SSON: Sheri, where do you see global payroll going within the next 5 years – what do you think Intercomp Global Services will be doing differently?

Sheri: I think you are going to have a couple of things in global payroll market over the next five years. One thing you are going to have is more pricing consistency, a one price per-payslip regardless of geographic location. Currently in the market there is a toll based on the country or bundled pricing based on the geographic location; so for instance North America may be one price, South America may be another price and APAC another price. So I think companies are going to see the achievement of price reductions and an economies of scale resulting in  one per payslip price.

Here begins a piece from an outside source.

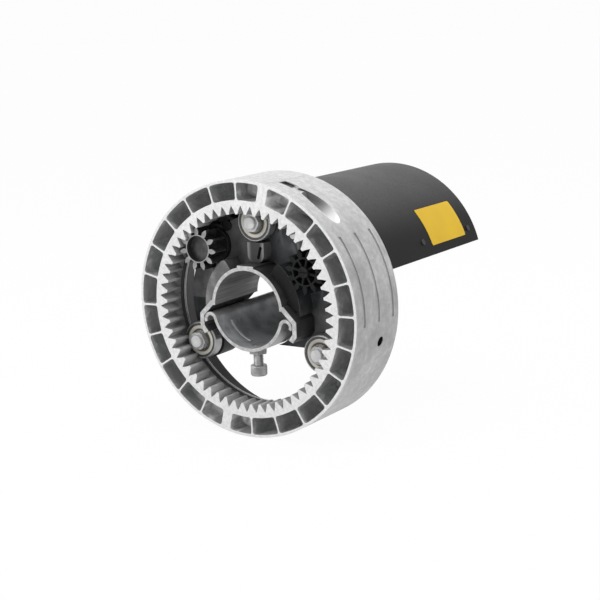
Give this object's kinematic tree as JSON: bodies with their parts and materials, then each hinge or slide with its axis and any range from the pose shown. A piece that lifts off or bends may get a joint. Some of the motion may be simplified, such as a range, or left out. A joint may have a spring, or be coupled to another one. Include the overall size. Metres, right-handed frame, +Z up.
{
  "type": "roller shutter motor",
  "caption": "Central motor for a roller shutter: a toothed split crown runs on bearings around the shaft, with gearbox and motor under a curved cover.",
  "frame": {"origin": "on the axis of the shutter's shaft, halfway along the crown", "axes": "+Y along the shaft from the crown's open front to the motor's rear, +Z up, from the shaft towards the motor cover"},
  "size_m": [0.2, 0.233, 0.2],
  "materials": {
    "crown": "cast, light",
    "saddle": "mill finish",
    "steel": "zinc plated",
    "bright_steel": "zinc plated, bright",
    "bearing_steel": "ground",
    "seal": "beige",
    "gear_steel": "sintered",
    "black_plastic": "moulded",
    "white_plastic": "moulded",
    "brass": "turned",
    "carrier": "dark casting",
    "gearbox": "cast",
    "motor_paint": "black",
    "bracket": "zinc plated",
    "cover": "satin black"
  },
  "bodies": {
    "frame": {"saddle": "saddle", "front_carrier": "carrier", "bearing_inner_rings": "bearing_steel", "bearing_studs": "steel", "bearing_nuts": "steel", "gearbox_housing": "gearbox", "flange_screws": "steel", "motor_can": "motor_paint", "motor_end_cap": "gearbox", "brake_unit": "motor_paint", "capacitor": "white_plastic", "capacitor_strap": "bright_steel", "limit_tray": "black_plastic", "micro_switches": "black_plastic", "tie_rod": "steel", "rod_nuts": "steel", "terminal_block": "white_plastic", "terminal_screws": "brass", "middle_bracket": "bracket", "rear_plate": "bracket", "cover": "cover", "cover_screws": "bright_steel"},
    "crown": {"crown_half_right": "crown", "crown_half_left": "crown", "crown_screws": "steel"},
    "drive_pinion": {"drive_pinion": "gear_steel"},
    "limit_gear": {"limit_gear": "black_plastic", "limit_spindle": "brass", "limit_cams": "white_plastic"},
    "bearing_1": {"bearing_ring_1": "bearing_steel", "bearing_seals_1": "seal"},
    "bearing_2": {"bearing_ring_2": "bearing_steel", "bearing_seals_2": "seal"},
    "bearing_3": {"bearing_ring_3": "bearing_steel", "bearing_seals_3": "seal"},
    "clamp": {"clamp_trough": "bright_steel", "clamp_nut": "bright_steel"},
    "clamp_bolt": {"clamp_bolt": "bright_steel"}
  },
  "joints": [
    {"name": "crown_spin", "type": "hinge", "parent": "frame", "child": "crown", "pos_m": [0, 0, 0], "axis": [0, 1, 0], "continuous": true},
    {"name": "drive_spin", "type": "hinge", "parent": "frame", "child": "drive_pinion", "pos_m": [-0.04365, 0, 0.04442], "axis": [0, 1, 0], "continuous": true},
    {"name": "limit_spin", "type": "hinge", "parent": "frame", "child": "limit_gear", "pos_m": [0.05304, 0, 0.03263], "axis": [0, 1, 0], "continuous": true},
    {"name": "bearing_1_spin", "type": "hinge", "parent": "frame", "child": "bearing_1", "pos_m": [0, 0, 0.0653], "axis": [0, 1, 0], "continuous": true},
    {"name": "bearing_2_spin", "type": "hinge", "parent": "frame", "child": "bearing_2", "pos_m": [0.05655, 0, -0.03265], "axis": [0, 1, 0], "continuous": true},
    {"name": "bearing_3_spin", "type": "hinge", "parent": "frame", "child": "bearing_3", "pos_m": [-0.05655, 0, -0.03265], "axis": [0, 1, 0], "continuous": true},
    {"name": "clamp_slide", "type": "slide", "parent": "frame", "child": "clamp", "axis": [0, -1, 0], "range_m": [0, 0.06]},
    {"name": "clamp_bolt_travel", "type": "slide", "parent": "clamp", "child": "clamp_bolt", "axis": [0, 0, -1], "range_m": [-0.006, 0.005]}
  ],
  "couplings": [
    {"joint": "drive_spin", "follows": "crown_spin", "ratio": 5.2727},
    {"joint": "limit_spin", "follows": "crown_spin", "ratio": 5.2727},
    {"joint": "bearing_1_spin", "follows": "crown_spin", "ratio": 5.3733},
    {"joint": "bearing_2_spin", "follows": "crown_spin", "ratio": 5.3733},
    {"joint": "bearing_3_spin", "follows": "crown_spin", "ratio": 5.3733}
  ]
}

The second thing I would predict is greater customer sophistication and requirements.  For example, we already have a great reporting tool for our customers and we are currently spending a lot of money and effort on improving that  tool  for our customers.  Our tool eventually will be a widget that will provide a direct link into the common business tools (Excel) to tie-in to our payroll  their database for their company so that  a user can actually slice and dice the data for what they need in real time, verses having to ask for customised reports. You know right now the industry isn’t as flexible as it needs to be. In summary, I have two predictions;  reduction in price -one price per payslip and greater flexibility on how you use that data that comes out of the systems and process that you are already putting in place.